##### Dataset section

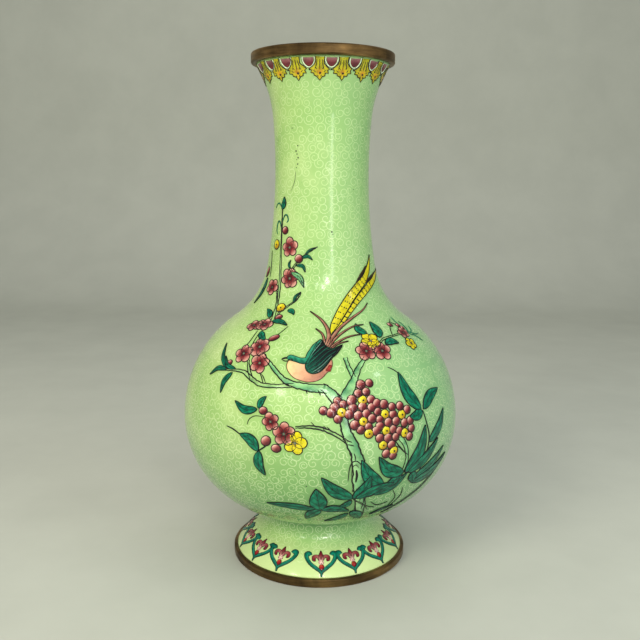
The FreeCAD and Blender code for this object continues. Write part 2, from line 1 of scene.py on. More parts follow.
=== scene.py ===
"""Looks of the cloisonne vase: enamel ground with raised scroll wires, painted cells and aged brass bands.

The picture is drawn on the wall of the vase. A place on the wall is an azimuth in degrees (0 at the
front, growing to the viewer's right) and a height in millimetres; small shapes are drawn in
millimetres across and up from such a place.
"""
import itertools
import math
import random

import bpy
import numpy as np
from mathutils import Matrix, Vector


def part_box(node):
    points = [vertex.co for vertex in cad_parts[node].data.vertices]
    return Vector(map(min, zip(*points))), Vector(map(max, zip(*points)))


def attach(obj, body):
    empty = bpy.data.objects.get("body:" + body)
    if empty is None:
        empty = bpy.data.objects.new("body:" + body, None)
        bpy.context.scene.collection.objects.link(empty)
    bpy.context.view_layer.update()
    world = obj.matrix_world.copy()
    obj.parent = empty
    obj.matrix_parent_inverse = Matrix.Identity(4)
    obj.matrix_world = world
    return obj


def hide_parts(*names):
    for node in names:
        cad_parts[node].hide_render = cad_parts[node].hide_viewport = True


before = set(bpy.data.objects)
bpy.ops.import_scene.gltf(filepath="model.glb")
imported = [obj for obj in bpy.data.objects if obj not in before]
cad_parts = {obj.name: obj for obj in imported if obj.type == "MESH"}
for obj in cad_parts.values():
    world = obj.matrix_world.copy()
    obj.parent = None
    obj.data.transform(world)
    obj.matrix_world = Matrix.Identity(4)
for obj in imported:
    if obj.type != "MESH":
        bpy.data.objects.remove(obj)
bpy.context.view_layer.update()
MM = 0.001

# ---------------------------------------------------------------------------
# The wall of the vase: the same tangent arcs as the turned pieces, in millimetres
# ---------------------------------------------------------------------------

NECK_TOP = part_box("mouth_band")[0].z / MM
FOOT_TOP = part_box("foot_band")[1].z / MM
BELLY_RADIUS = 83.8
BELLY_HEIGHT = 91.5
LOWER_ARC = 60.0
UPPER_ARC = 73.0
SHOULDER_ARC = 48.0
SHOULDER_JOIN = 151.4
NECK_ARC = 350.0
NECK_JOIN = 182.9
FLARE_ARC = 70.0
FLARE_JOIN = 268.0
WAIST_RADIUS = 33.0
BEND_ARC = 9.0
BEND_HEIGHT = 26.0
DOME_ARC = 34.0
DOME_JOIN = 17.9
ENAMEL = 0.8


def next_arc(centre, join, old_radius, new_radius, turns_over):
    """Centre of the arc that carries on smoothly at a height from an arc whose centre is known."""
    sine = (join - centre[1]) / old_radius
    cosine = math.sqrt(1 - sine ** 2)
    if turns_over:
        reach = old_radius + new_radius
        return centre[0] + reach * cosine, centre[1] + reach * sine
    reach = new_radius - old_radius
    return centre[0] + reach * cosine, centre[1] - reach * sine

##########

**Your instructions**
Return the lines above precisely as they appear, beginning at the first line and ending at the line with "aged brass bands.", and nothing after it.

**Exercise solution**
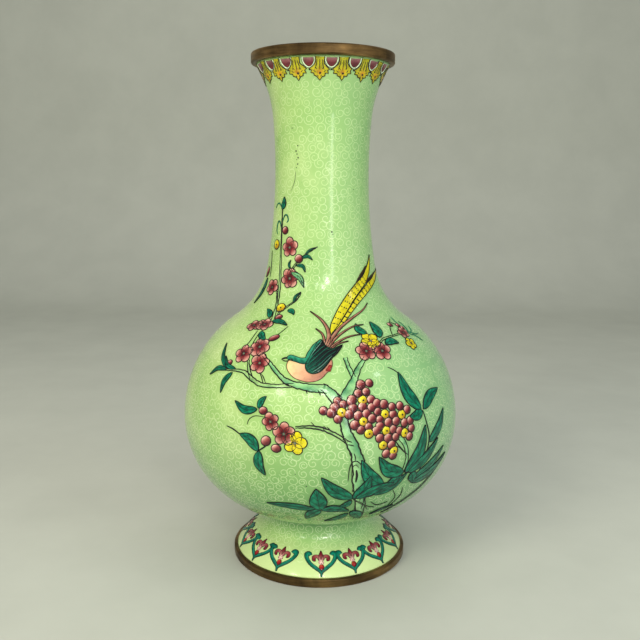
The FreeCAD and Blender code for this object continues. Write part 2, from line 1 of scene.py on. More parts follow.
=== scene.py ===
"""Looks of the cloisonne vase: enamel ground with raised scroll wires, painted cells and aged brass bands.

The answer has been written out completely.